Whatever you use ensure you have the right jig head. Some may come up short so you may find you have to up the lure size. I have recently been introduced to Cheb weights and it means I can mess around with hook to weight ratios when bouncing a lure along the bottom of a soft, muddy canal.
In addition to the above it is sensible to take with you the following:
Landing net (There are a range of nets for the lure angler that pack away and can be carried easily)
A suitable pair of forceps
Crimps and wire (if you are using a wire trace
Small mat (the canal pathway can be devoid of soft grass, therefore taking a mat is kinder for the fish)
Scales and sling (I like to weigh my capture, although some prefer to go by length)
Luggage: This can be a dedicated piece of luggage designed for the lure angler or a small rucksack that can easily be carried on your back and will contain all of the above easily)
Location and Time of Day for Zander
The cut is pretty standard in that there is a near and far side shelf that both gradient down into the increasing depths to the centre boat channel.
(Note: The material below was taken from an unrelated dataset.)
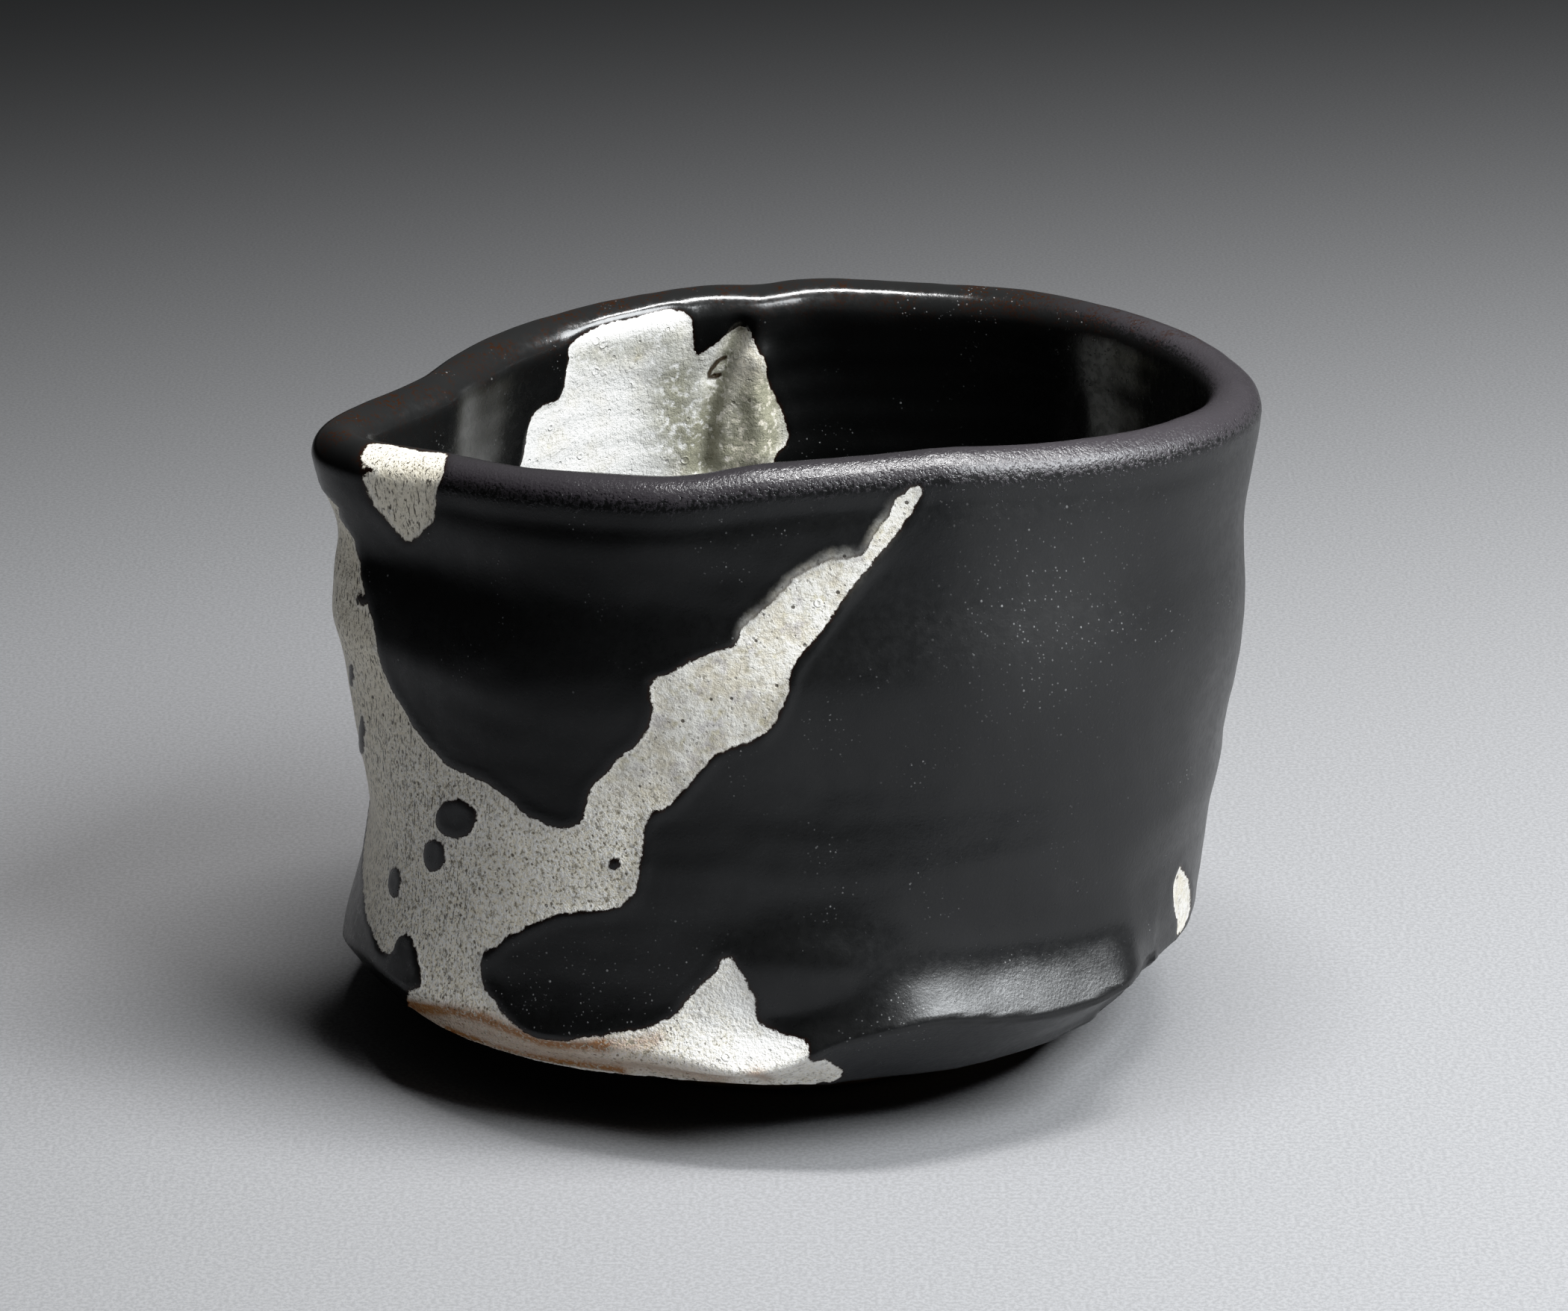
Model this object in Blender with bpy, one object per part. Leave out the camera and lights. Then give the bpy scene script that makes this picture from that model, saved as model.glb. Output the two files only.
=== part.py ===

In addition to these, you will find moored boats, near and far bankside shrubbery, and trees that overhang and sit in the water. Bends, bridges, and sections of the canal that are surrounded by trees and therefore retain more warmth (especially prevalent in the winter months) will all have zander marauding along the length.
When targeting zander, for me, all of the above will be targeted. From late Spring to Autumn I tend to go at first light when the water tends to be slightly clearer or at last light. For some reason, I find that zander switch on then and will be seen striking at fish or swirling alongside moored barges. Being active hunters (rather than hiding covertly waiting for prey) zander will be caught right across the canal and I have had a lot more success in open water in the centre of the canal at first light rather than against features.
In the winter I tend to look for concentrated shoals of fish. I am fortunate to have miles of canal very near me and a dog that likes lots of walking. I will therefore look for dipping shoals of small fish and target these areas. This seems to work well. Favoured spots being where it is slightly warmer or closed lock gates where it is slightly deeper. Bridges are also a favourite.
In short, if you want to go fishing for zander on the canal, find a light setup that you are happy with. Find a variety of lures to suit different situations, travel light, and ensure fish care is paramount. Above all….please enjoy yourself whilst lure fishing for zander.